Haski is, of course, correct to note incidents like this happening before the pandemic. What the coronavirus has provided is a moment in history when a decent chunk of the public is happy with governments behaving in a more authoritarian way, populist leadership is more appealing, accurate information is literally a case of life or death and journalists are not particularly liked.

“As soon as a government decides we are in a crisis and need unity, they can cut the ground under journalists whose job it is to get to the truth because they risk becoming the traitor who is driving the disunity,” says Nic Cheeseman, professor of democracy at Birmingham University.

Someone who cannot be ignored in all of this is former US President Donald Trump.

Even before winning the 2016 election, Trump made slamming the press a central prong of his campaign. And in the years that followed his victory, nearly every negative news story, negative approval rating and election loss was dismissed as “fake news.”

Trump’s attacks on the media intensified during the pandemic. He regularly accused it of overplaying the threat of the virus and seemed to live in a parallel universe when it came to the numbers and science. And when the most important person on the planet does something, others take notice.

Donald Trump's attacks on the media intensified during the pandemic.
Donald Trump’s attacks on the media intensified during the pandemic.

“Donald Trump gave a cue to leaders around the world that attacking the media was now fair game,” says Rob Mahoney, deputy executive director of the Committee to Protect Journalists.

“When he launched attacks on the media (over their coverage) of his shambolic handling of the pandemic, the very moment the public needs as accurate information as possible, leaders in India, Brazil, the Philippines and Western Europe followed suit, denying the severity of the virus to cover their own failures,” he adds.
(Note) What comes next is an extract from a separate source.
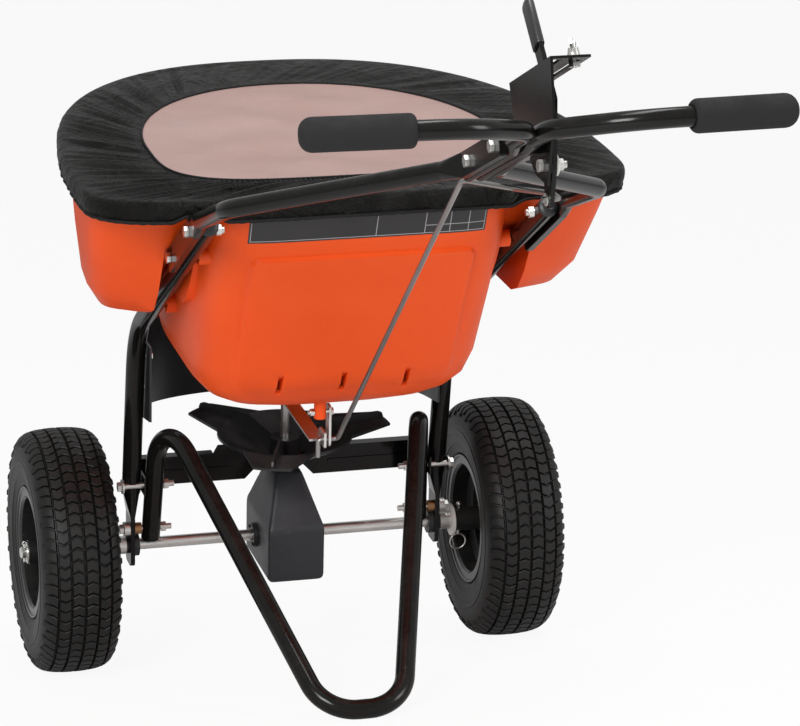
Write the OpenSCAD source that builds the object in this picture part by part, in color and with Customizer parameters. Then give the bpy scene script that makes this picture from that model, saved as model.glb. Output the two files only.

The question many are asking is what the long-term impact will be, now that going after journalists is routine in so many free, liberal countries.

The industry was already facing a lot of challenges. Proper news is expensive to make and the media landscape has shifted dramatically in ways that have not been easy for journalism.

Modern technology has made it easier for one person sitting at home to run a website that looks as legitimate as that of a centuries-old newspaper. This has created a world in which there is no longer a consensus on facts and a significant number of people are willing to believe things that are simply not true.

This lack of consensus puts journalists who speak truth to power on one side of a debate and lies on the other.

When you put all of this into the context of an unprecedented pandemic, it’s easy to see why the past 18 months have been an ideal time for leaders to pick a side.

And as we emerge from this crisis into whatever the new normal looks like, leaders who decided to side with lies will be remembered by everyone and, to some extent, will determine what that new normal is.